Alien: Covenant | Ridley Scott | 2017 | USA | 2h 2min | Horror | Sci-Fi | Thriller
I hated Covenant so much.
It’s ugly and uninspired. It has some interesting things to say about creation - artistic, biological, spiritual, robotic - most of them irredeemably lost in the chaos. It does have a shot of Michael Fassbender kissing Michael Fassbender, which is hard to adjectivize. There are also many answers to mysteries no one wanted resolved, like how the xenomorphs came to be, answers that add confusion where there was none. There’s no beauty or poetry in the aesthetic, in the designs, in the pace, in the mood, in anything.
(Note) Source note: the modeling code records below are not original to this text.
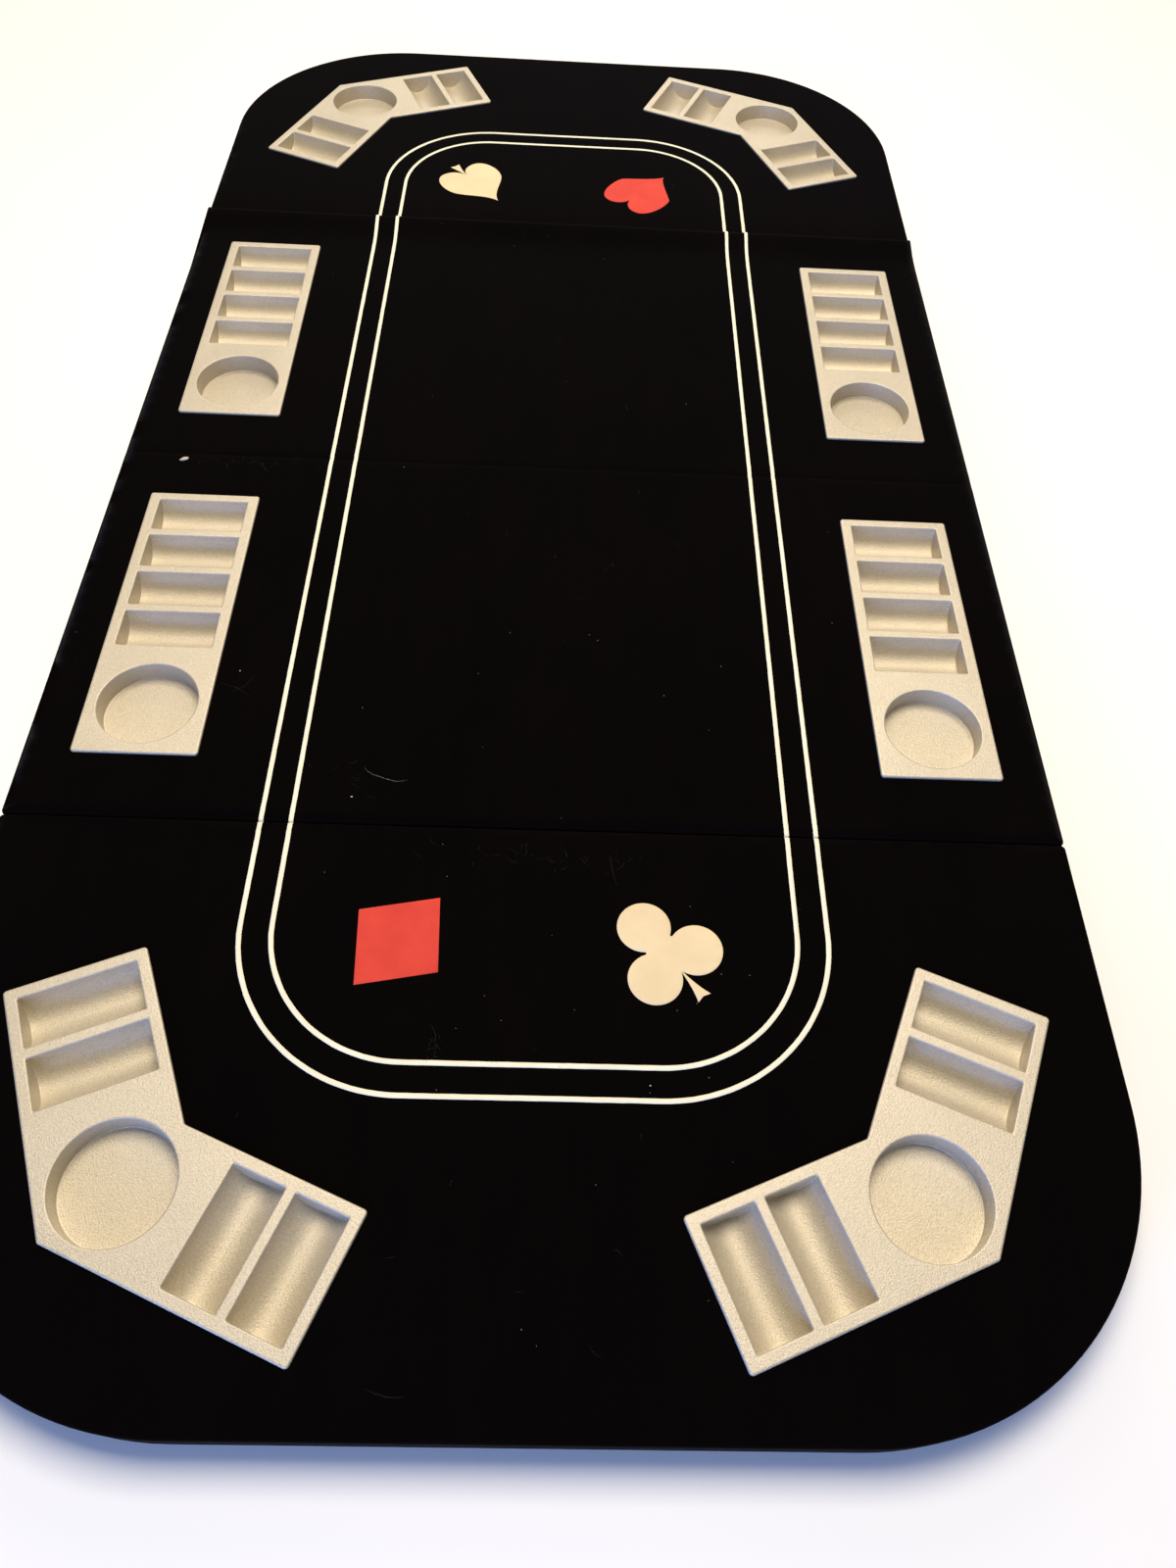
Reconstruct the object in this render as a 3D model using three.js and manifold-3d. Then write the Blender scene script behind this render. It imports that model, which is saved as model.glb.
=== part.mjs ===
// Folding poker table top: four felt-covered panels that fold in a zigzag.
// Millimetres, +Z up. The origin is the middle of the footprint, at the soles of the feet.
// The near end is at -Y. Each panel is a thin deck on a frame of rails, open underneath.
import * as THREE from 'three';
import { mergeVertices } from 'three/addons/utils/BufferGeometryUtils.js';
import Module from 'manifold-3d';

const wasm = await Module();
wasm.setup();

// Driving dimensions of the top
const TABLE_LENGTH = 1828.8;
const TABLE_WIDTH = 914.4;
const CORNER_RADIUS = 228.6;
const PANELS = 4;
const FOLD_GAP = 3;
const FIT_GAP = 0.3;

// Stack of layers, from the floor up
const FOOT_HEIGHT = 6;
const FRAME_DEPTH = 19.7;
const DECK_THICKNESS = 12;
const FELT_THICKNESS = 1.2;
const RIM_THICKNESS = 2.5;

// Frame and feet
const RAIL_WIDTH = 38;
const FOOT_RADIUS = 9;
const FOOT_SIDES = 16;
const ARC_SEGMENTS = 12;

// Chip slots and cup wells, moulded with a wall of one thickness
const SLOT_LENGTH = 90;
const SLOT_WIDTH = 43;
const SLOT_PITCH = 51;
const SLOT_MARGIN = 9.5;
const SLOT_SEGMENTS = 8;
const CUP_RADIUS = 45;
const CUP_DEPTH = 19.5;
const CUP_SIDES = 24;
const WALL = 1.8;
const CUTOUT_INSET = 7.2;

// Side trays of the middle panels
const SIDE_TRAY_WIDTH = 111.5;
const SIDE_TRAY_LENGTH = 328;
const SIDE_TRAY_X = 360.5;
const SIDE_TRAY_SLOTS = 4;
const SIDE_CUP_OFFSET = 108.4;

// Corner trays of the end panels: two arms that meet at the cup
const ARM_WIDTH = 109;
const ARM_REACH = 173.6;
const ARM_HALF_ANGLE = THREE.MathUtils.degToRad(67.5);
const ARM_SLOTS = 2;
const CORNER_TRAY_X = 291.7;
const CORNER_TRAY_Y = 758.5;

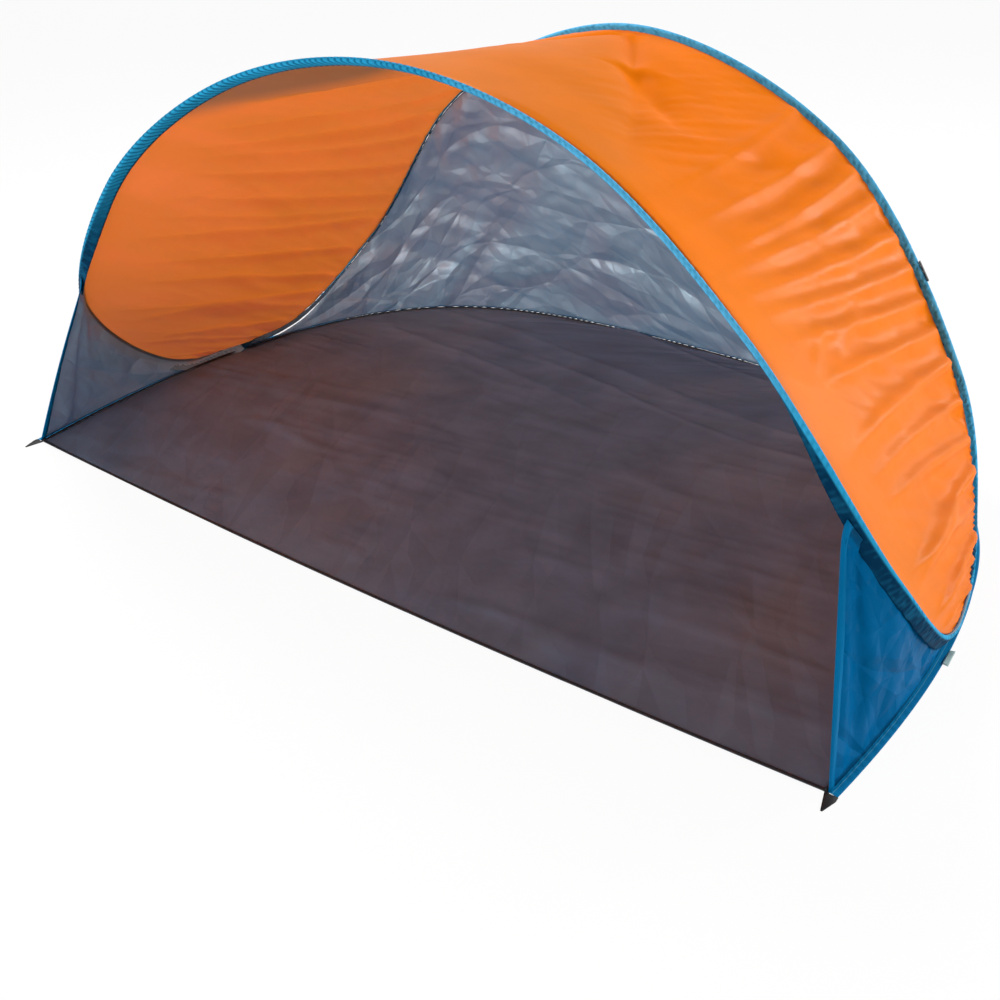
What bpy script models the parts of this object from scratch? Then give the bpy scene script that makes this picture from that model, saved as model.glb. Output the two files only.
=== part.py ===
"""Pop-up beach shelter, 2 m wide: one closed hoop of spring wire, bent into a saddle, stands on two low
turns and spreads a canopy between its front and rear arches. A rear wall, two side walls and a ground
sheet hang from the same hoop.

Metres. X runs along the mouth, Y from the mouth to the back, Z up. The origin is on the ground, half way
along the line between the two turns, which is also where the shelter folds."""
import math

import bpy
import numpy as np

# Driving dimensions of the hoop and the ground sheet, metres
HALF_SPAN = 0.996
ARCH_HEIGHT = 0.901
FLOOR_DEPTH = 1.227
FLOOR_FRONT_BOW = 0.020
FLOOR_REAR_RISE = 0.038

# How far behind the front edge the shelter folds, as a share of FLOOR_DEPTH
FOLD_SHARE = 0.4605
FOLD_BACK = FOLD_SHARE * FLOOR_DEPTH

# The right edge of the ground sheet is one smooth sweep: how far out it starts at the front corner, is drawn
# towards at the side and is drawn towards at the back, as shares of HALF_SPAN
FLOOR_SWEEP_SHARES = (0.969, 1.135, 0.440)
FLOOR_HALF_FRONT = FLOOR_SWEEP_SHARES[0] * HALF_SPAN

# Lowest height of the wire's centre, where the turns rest on the skirt, and how softly they come down to it
WIRE_REST = 0.0066
WIRE_REST_EASE = 0.0035

# The cloth, the clearance between sewn pieces and the wire
CLOTH = 0.0012
GAP = 0.0003
WIRE_RADIUS = 0.0025
WIRE_CLEARANCE = 0.0004

# The sleeve: a tube with a flat seam along its inner edge, measured from the wire's centre to the seam's.
# The canopy draws the seam of each arch towards the other arch; low down the walls pull it inward instead.
SLEEVE_WIDTH = 0.021
FRONT_LEAN = math.radians(58)
REAR_LEAN = math.radians(35)
LOW_LEAN = math.radians(8)
LEAN_START_SHARE = 0.42
LEAN_FULL_SHARE = 0.68

# The crimped tube over the joint in the wire
FERRULE_WALL = 0.0009
FERRULE_LENGTH = 0.044
FERRULE_STEP = 44

# Cloth edges
HEM_WIDTH = 0.014
WALL_SET_IN = 0.002
BINDING_WIDTH = 0.008
BINDING_SET_IN = 0.0045
SKIRT_SIDE_WIDTH = 0.014
SKIRT_REAR_WIDTH = 0.038
SKIRT_WIDEN_SHARE = 0.50

# Webbing: the pointed peg tabs at the front corners and the guy tabs on the rear arch
WEBBING = 0.0016
TAB_WIDTH = 0.022
TAB_LENGTH = 0.040
TAB_INSET = 0.007
TAB_SPLAY = 0.012
GUY_TAB_LENGTH = 0.044
GUY_TAB_WIDTH = 0.010
GUY_TAB_STEP = 38

# The blank care tag on the right side, by the low turn
TAG_STEP = 23
TAG_LENGTH = 0.045
TAG_WIDTH = 0.014
TAG_THICKNESS = 0.0006

# Slack of the cloth and its main folds
CANOPY_SAG = 0.012
CANOPY_FOLD = 0.006
CANOPY_FOLDS = 9
WALL_BILLOW = 0.022
WALL_FOLD = 0.005
WALL_FOLDS = 7
SIDE_BILLOW = 0.010

# Half the hoop from the top of the front arch, round the low turn, to the top of the rear arch:
# shares of HALF_SPAN, FLOOR_DEPTH and ARCH_HEIGHT
HOOP_SHARES = (
    (0.000, 0.152, 1.000),
    (0.379, 0.139, 0.917),
    (0.707, 0.112, 0.675),
    (0.962, 0.152, 0.297),
    (1.000, 0.372, 0.020),
    (0.928, 0.648, 0.037),
    (0.790, 0.803, 0.293),
    (0.476, 0.820, 0.736),
    (0.000, 0.804, 0.934),
)
STEPS = 6
RING = 2 * (len(HOOP_SHARES) - 1) * STEPS
TOP_REAR = RING // 2

# Steps round the hoop: where the side walls start, where the wire bends when the shelter folds, where the
# side seams are and where the canopy comes to a point
WALL_STEP = 16
BEND_FRONT_STEP = 20
TIP_STEP = 24
SEAM_STEP = 26
BEND_REAR_STEP = 32

# Where the wall's foot stands along the edge of the ground sheet, as a share of that edge, at steps of the hoop
FOOT_SHARES = ((16, 0.000), (26, 0.190), (30, 0.290), (36, 0.410), (42, 0.650), (48, 1.000))

# Rows and columns of the cloth
CANOPY_COLUMNS = 10
WALL_ROWS = 9
SIDE_ROWS = 6
FLOOR_COLUMNS = 8
HEM_COLUMNS = 16

# The line that the sleeve's inner edge points at
SPINE_HEIGHT_SHARE = 0.30
SPINE_SPAN_SHARE = 0.80

# Colours, roughness and metallic value of each material
MATERIALS = {
    "orange_cloth": ((0.90, 0.22, 0.03, 1.0), 0.45, 0.0),
    "blue_cloth": ((0.01, 0.17, 0.42, 1.0), 0.40, 0.0),
    "light_blue_cloth": ((0.05, 0.36, 0.66, 1.0), 0.45, 0.0),
    "floor_cloth": ((0.070, 0.058, 0.070, 1.0), 0.55, 0.0),
    "black_webbing": ((0.008, 0.008, 0.009, 1.0), 0.75, 0.0),
    "black_tape": ((0.012, 0.012, 0.016, 1.0), 0.70, 0.0),
    "spring_steel": ((0.45, 0.46, 0.48, 1.0), 0.35, 1.0),
    "white_tag": ((0.80, 0.80, 0.80, 1.0), 0.60, 0.0),
}


def clear_scene():
    for old in list(bpy.data.objects):
        bpy.data.objects.remove(old, do_unlink=True)


def material(name):
    found = bpy.data.materials.get(name)
    if found:
        return found
    colour, roughness, metallic = MATERIALS[name]
    made = bpy.data.materials.new(name)
    made.use_nodes = True
    shader = made.node_tree.nodes["Principled BSDF"]
    shader.inputs["Base Color"].default_value = colour
    shader.inputs["Roughness"].default_value = roughness
    shader.inputs["Metallic"].default_value = metallic
    made.diffuse_color = colour
    return made


def unit(vectors):
    return vectors / np.linalg.norm(vectors, axis=-1, keepdims=True)


def across(vectors, axis):
    """The part of each vector that is square to its axis."""
    return vectors - axis * np.sum(vectors * axis, axis=-1, keepdims=True)


def mirrored(points):
    return points * np.array([-1.0, 1.0, 1.0])


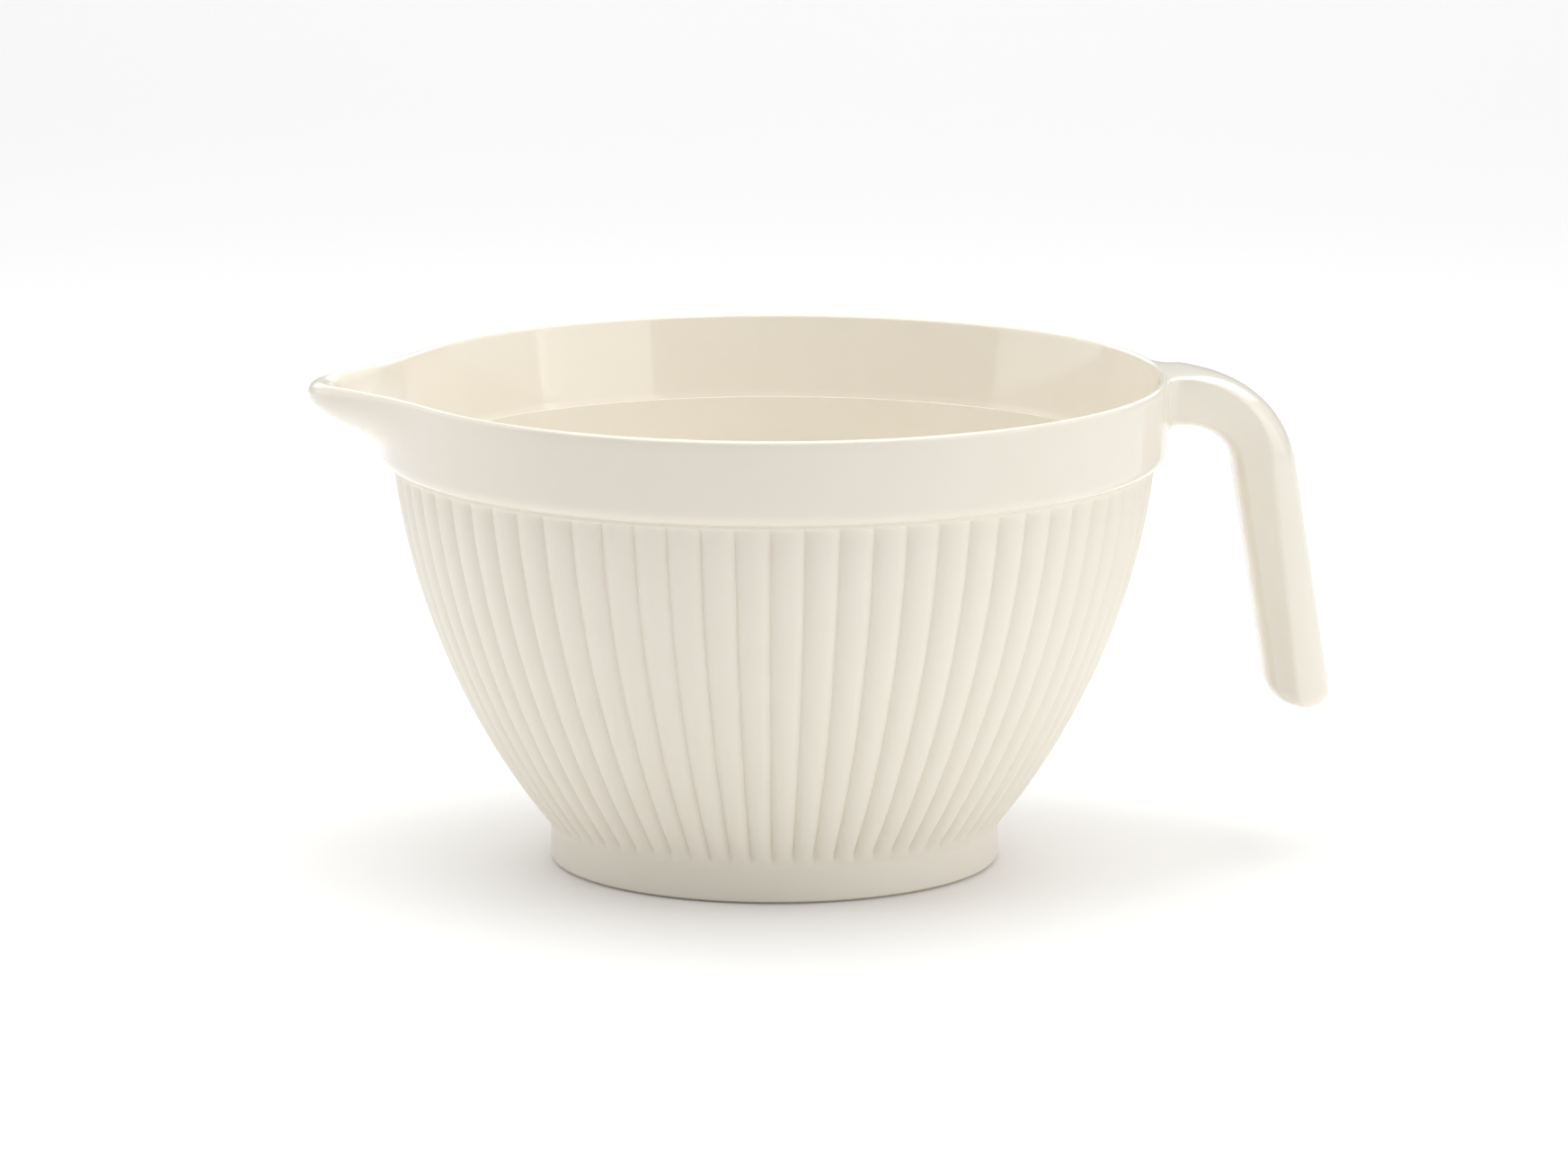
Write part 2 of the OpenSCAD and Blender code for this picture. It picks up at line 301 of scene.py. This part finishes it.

A videogame came out a few years ago, Alien: Isolation, that does nearly everything better, although I’ll grant Covenant at least tries to sketch out new themes for the franchise, which the videogame doesn’t quite do. But maybe it’s the better for it. The videogame understands how fictional technology works, in that it’s fictional. It doesn’t matter that Alien’s distant future of ubiquitous CRT monitors is now hopelessly dated. We can accept it all as part of this world. Because it’s fiction. The game gets it and goes out of its way to replicate, in fastidious detail, the designs of the original 1979 film. This new movie, instead, adds lots of touchscreens and holographic displays, so that even though the story of Covenant happens before the events of Alien, the technology is somehow far more advanced (more so, even, than in Resurrection, set 300 years later). Perhaps there’s some in-universe explanation for all this, but I’m sure it’s terrible. Just like all the plotting here, all terrible. A tangle of mythology and backstory and disposable characters. Again, there are some promising ideas in the script, but it’s all rhetorical. It’s in the dialogues and some of the situations, not in the audiovisual texture of the film. The original Alien didn’t have characters ruminating about sheer otherness and primeval darkness and despair. It just showed us these things, made us feel them. This one should’ve made us giddy and wildly afraid about the creative and destructive properties of creation, but there’s certainly none of that.
Logan bowled me over with how good it was.
I recently discovered Black Mirror (2011) and it’s a great series about the darker sides of modern and future technology. The second episode, “Fifteen Million Merits”, was fantastic.
Saw The Tribe recently, very good and entirely recommended. It has a kind of real life horror that I really enjoy.